Abstract

This paper examines free-surface and internal-pycnocline sloshing motions in two-dimensional numerical wave tanks subjected to horizontal excitation. In all of the cases studied, the rectangular tank of liquid has a width-to-depth ratio of 2. The first set of results are based on an inviscid, fully nonlinear finite difference free-surface model. The model equations are mapped from the physical domain onto a rectangular domain. Case studies at and off resonance are presented illustrating when linear theory is inadequate. The next set of results are concerned with analyzing internal waves induced by sloshing a density-stratified liquid. Nonlinear, viscous flow equations are solved. Two types of breaking are discussed.
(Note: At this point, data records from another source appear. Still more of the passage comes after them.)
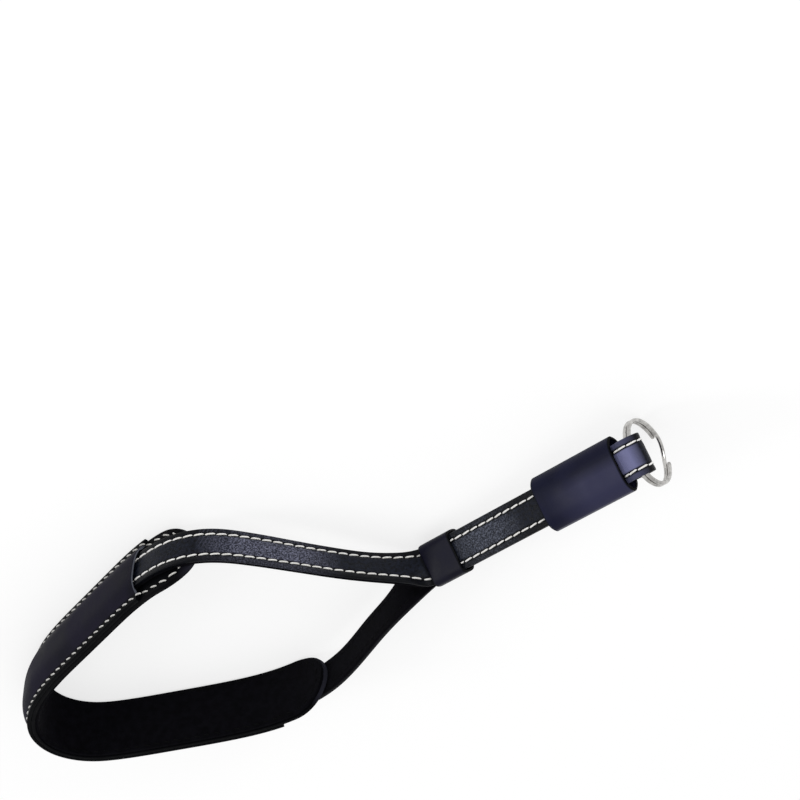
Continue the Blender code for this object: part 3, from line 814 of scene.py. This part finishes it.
# Pad base: a wide strip of smooth black leather with two round ends, under the
# strap. The cover is sewn on it, and a row of stitches runs round each end.
PAD_BASE_THICKNESS = 0.0012
PAD_SUEDE_THICKNESS = 0.0006
PAD_SUEDE_INSET = 0.0005
PAD_END_ROUND = 0.0130
PAD_TIPS = (LOOP_START + 0.0580, LOOP_END - 0.0670)
BASE_TOP = -SEAM_TO_SUEDE - SEAM_GAP
BASE_FOOT = BASE_TOP - PAD_BASE_THICKNESS
BASE_ACROSS = [0.0, 0.0020, 0.0040, 0.0060, 0.0076, 0.0084, 0.0088, 0.0092]
LINING_FOOT = BASE_FOOT - SEAM_GAP - PAD_SUEDE_THICKNESS
PAD_LEATHER = {
    "dark": (0.0058, 0.0056, 0.0104), "light": (0.0112, 0.0101, 0.0195), "roughness": 0.55,
    "specular": 0.03, "grain": 0.00030, "grain_depth": 0.00002,
}
PAD_RIM_SHEEN = (0.0205, 0.0210, 0.0285)
PAD_RIM_LENGTH = 0.0060


def end_shares(distances, tips):
    """Return the share of the full width that a round-ended sheet has there."""
    from_tip = np.minimum(distances - tips[0], tips[1] - distances)
    inward = np.clip(1.0 - from_tip / PAD_END_ROUND, 0.0, 1.0)
    return np.sqrt(np.maximum(1.0 - inward ** 2, 0.0))


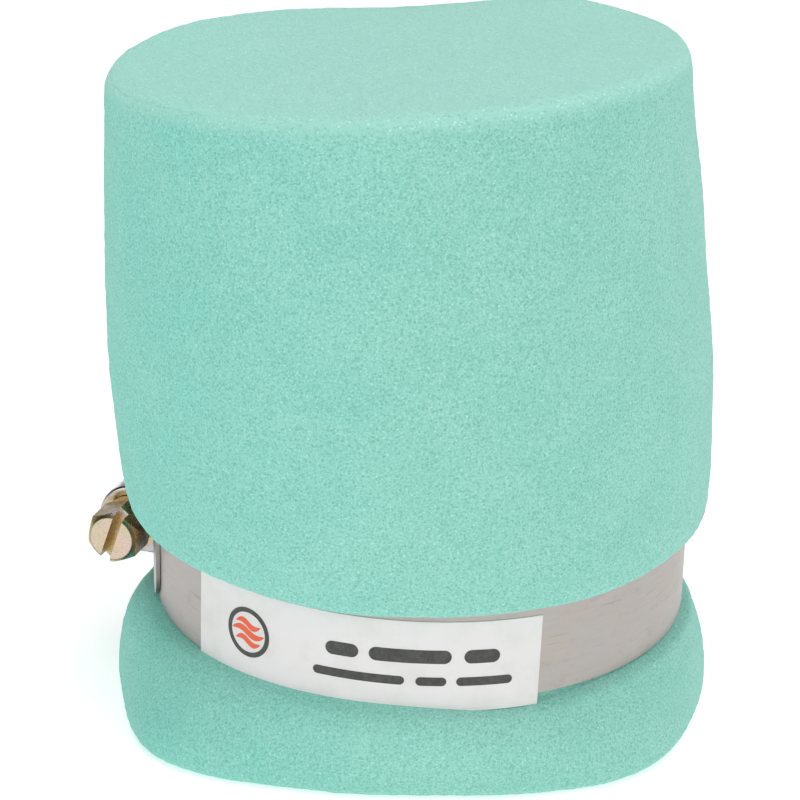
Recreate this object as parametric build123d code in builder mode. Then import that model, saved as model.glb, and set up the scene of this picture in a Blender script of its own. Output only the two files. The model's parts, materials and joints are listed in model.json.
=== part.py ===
from build123d import *
import os
from math import atan, cos, degrees, pi, radians, sin, tan

# Clamp-on pod air filter: a rubber neck with a coil spring on it, a two-stage
# foam element that slides over both, and a worm-drive band clamp round the foam.
# Millimetres. The origin is the centre of the neck's mouth and +Z runs along the
# neck's axis to the closed end. The clamp's screw is on the -X side.

# ---- Driving dimensions ----

# Whole filter
FILTER_LENGTH = 100.0

# Rubber neck
NECK_BORE_R = 28.575  # takes a 57.15 mm (2 1/4 in) spigot
NECK_OUTER_R = 32.0
NECK_LENGTH = 36.0
SPIGOT_DEPTH = 27.0
STOP_LIP_R = 26.5
STOP_LIP_THICK = 2.0
SPRING_SEAT_R = 30.7
NECK_EDGE_ROUND = 0.6

# Support spring
WIRE_R = 1.0
COIL_R = 29.3
COIL_TURNS = 7
CLOSED_PITCH = 2.06  # the end coils almost touch
RAMP_TURNS = 0.5  # from the closed pitch to the open one
POINTS_PER_TURN = 16
SPRING_END_GAP = 0.1

# Foam element
FINE_STAGE = 6.35
COARSE_STAGE = 9.5
STAGE_GAP = 0.1  # the two stages are loose, one inside the other
SLIP_BORE_R = 32.3  # slides over the neck
BORE_R = 30.8  # stands clear of the spring
SLIP_TOP = 38.0
BORE_TAPER = 4.0
SKIRT_STAGE_R = 38.65  # where the stages meet, at the skirt
WAIST_STAGE_R = 35.9  # the same under the clamp
BODY_STAGE_R = 37.15  # the same above the clamp
STAGE_SLOPE = 4.0  # height over which the stages are squeezed in to the clamp
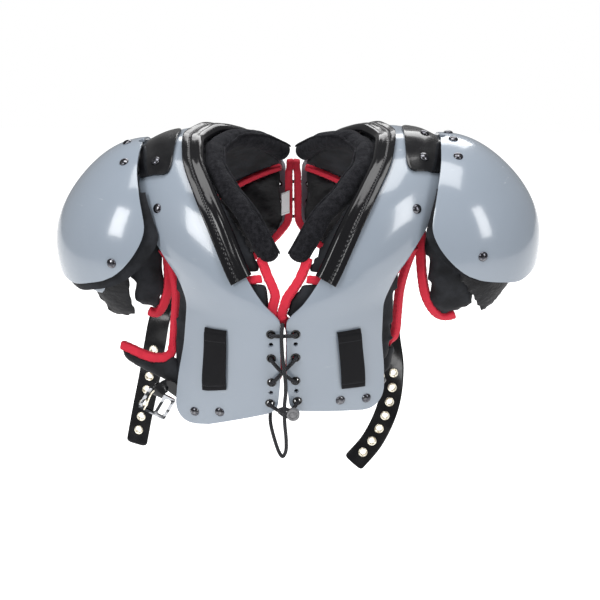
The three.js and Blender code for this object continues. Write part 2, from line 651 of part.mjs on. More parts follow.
function wing(side, arch, mirrored) {
  const fold = radians(side.wingFold);
  const beside = (v) => {
    const reach = armholeReach(Math.max(v, padHem(1))) + 3 * sideGap
      + 0.35 * wingThick * Math.sin(fold);
    const { point, normal } = arch.frame(pastOuter(arch, v, reach), v);
    const tuck = wingTuck * smooth(wingRoot.high, wingRoot.low, v);
    return point.addScaledVector(normal, -plateWall - layerGap - padEdge / 2 - tuck);
  };
  const middle = beside(wingRoot.middle);
  const keys = ["out", "back", "low", "high"];
  const column = Object.fromEntries(keys.map((key) => [key,
    curve(wingRows.map((row, i) => [i / (wingRows.length - 1), row[key]]))]));
  const surface = (u, v) => {
    const out = column.out(u) * wingLength;
    const back = column.back(u) * wingLength;
    const up = mix(column.low(u), column.high(u), v) * wingHeight;
    const flat = vec(out * Math.cos(fold) - back * Math.sin(fold),
      out * Math.sin(fold) + back * Math.cos(fold), up);
    const upright = vec(0, 0, (v - 0.5) * wingHeight);
    const sewn = beside(mix(wingRoot.low, wingRoot.high, v)).sub(middle).sub(upright);
    return flat.add(middle).addScaledVector(sewn, Math.max(0, 1 - 2 * u) ** 2);
  };
  const frame = framed(surface);
  const thick = (s, t) => (wingThick / 2) * Math.sqrt(Math.min(1, 0.35 + 6 * Math.min(t, 1 - t, 1 - s)));
  add(`under_arm_pad_${side.name}`, slab(frame, steps(7), [0, 0.12, 0.5, 0.88, 1],
    (s, t) => -thick(s, t), thick, mirrored), "foam");
  const top = steps(7, 0.1, 1).map((t) => {
    const { point, normal } = frame(t, 1);
    return { point: point.add(vec(0, 0, 3 * sideGap + 3.15)), normal };
  });
  add(`under_arm_tape_${side.name}`, strip(top, 6, -wingThick * 0.4, wingThick * 0.4, mirrored), "tape");
}

// Layers of the shoulder cap, each measured inwards from the dome's outer face.
const foamTop = capWall + capGap;
const innerCapTop = foamTop + capFoam + capGap;
const capPadTop = innerCapTop + innerCapWall + capGap;
const armPadTop = capPadTop + capPadThick + layerGap;

// A layer of the cap from the start angle down to its rim, round to reach on both sides.
function capLayer(cap, { columns, rows, start, rim, reach, high, low, mirrored }) {
  const place = (s, t) => {
    const guess = mix(start(0), 90, t);
    const u = mix(reach(guess), -reach(guess), s);
    return cap(u, mix(start(u), rim(u), t));
  };
  return slab(place, steps(columns), rows, (s, t) => -low(s, t), (s, t) => -high(s, t), mirrored);
}

function shoulderCap(side, arch, mirrored) {
  const cap = capSurface(side, arch);
  const rows = [0, 0.09, 0.2, 0.36, 0.52, 0.68, 0.84, 1];
  add(`epaulet_${side.name}`, capLayer(cap, { columns: 14, rows, start: () => 3, rim: capRim,
    reach: capChestEdge, high: () => 0, low: () => capWall, mirrored }), "plate");

  const foamStart = curve([[-104, 44], [-90, 44], [-62, 39], [-40, 32], [0, 26], [60, 32],
    [90, 44], [104, 44]]);
  const pinch = (top, thick) => (s, t) => top + thick * mix(0.55, 1, Math.sqrt(Math.min(1,
    8 * Math.min(s, 1 - s, t, 1 - t))));
  add(`epaulet_foam_${side.name}`, capLayer(cap, { columns: 12, rows: [0, 0.1, 0.28, 0.46, 0.64, 0.82, 1],
    start: foamStart, rim: (u) => capRim(u) + 4.5, reach: (v) => capChestEdge(v) + 4,
    high: () => foamTop, low: pinch(foamTop, capFoam), mirrored }), "foam");

  add(`deltoid_cap_${side.name}`, capLayer(cap, { columns: 12, rows: steps(5),
    start: (u) => foamStart(u) - 2, rim: curve(side.capRimRows), reach: () => 82, high: () => innerCapTop,
    low: () => innerCapTop + innerCapWall, mirrored }), "plate");

  add(`deltoid_pad_${side.name}`, capLayer(cap, { columns: 14, rows: steps(6),
    start: (u) => foamStart(u) + 4, rim: curve(side.padRimRows), reach: () => 82, high: () => capPadTop,
    low: pinch(capPadTop, capPadThick), mirrored }), "nylon");

  // The arm pad hangs in front, inside the caps, with its tape round the chest side and hem.
  const { from, to, top, hem } = side.armPad;
  const outline = (s, t) => {
    const corner = 0.3 * Math.max(0, 1 - 4 * s) ** 2;
    return [mix(from, to, s), mix(top, mix(hem, hem - 6, s) - corner * (hem - top), t)];
  };
  const place = (s, t) => cap(...outline(1 - s, t));
  add(`arm_pad_${side.name}`, slab(place, [0, 0.15, 0.45, 0.75, 0.9, 1], [0, 0.15, 0.5, 0.85, 1],
    (s, t) => -pinch(armPadTop, armPadThick)(s, t), () => -armPadTop, mirrored), "foam");
  const degree = (mm) => THREE.MathUtils.radToDeg(mm / (capHalfDepth - armPadTop));
  const shift = degree(tapeWide / 2 + 6 * sideGap);
  const loop = [[from - shift, top], [from - shift, mix(top, hem, 0.45)],
    [from - shift * 0.8, mix(top, hem, 0.7)], [mix(from, to, 0.1), mix(top, hem, 0.93) + shift],
    [mix(from, to, 0.3), hem + shift * 1.1], [mix(from, to, 0.55), hem - 3 + shift * 1.1]];
  add(`arm_pad_tape_${side.name}`, strip(route(cap, loop, 14), tapeWide,
    -armPadTop - tapeThick, -armPadTop, mirrored), "tape");
  return cap;
}

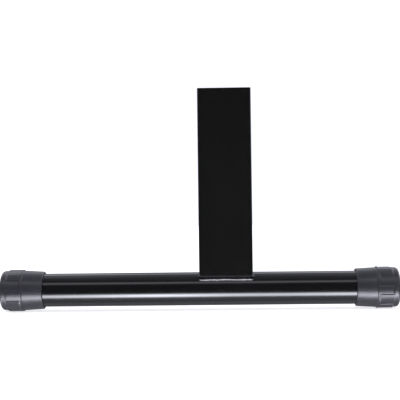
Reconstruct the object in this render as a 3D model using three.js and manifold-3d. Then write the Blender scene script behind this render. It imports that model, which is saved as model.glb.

One is associated with a shear instability which causes overturning on the lee side of a wave that moves towards the center of the container; this wave is generated as the dominant sloshing mode recedes from the sidewall towards the end of the first sloshing cycle. The other is associated with the growth of a convective instability that initiates the formation of a lip of heavier fluid above lighter fluid behind the crest of the primary wave as it moves up the sidewall. The lip grows into a bore-like structure as it plunges downward. It falls downward behind the primary wave as the primary wave moves up the sidewall and ahead of the primary wave as this wave recedes from the sidewall. This breaking event occurs near the end of the first cycle of sloshing, which is initiated from a state of rest by sinusoidal forcing.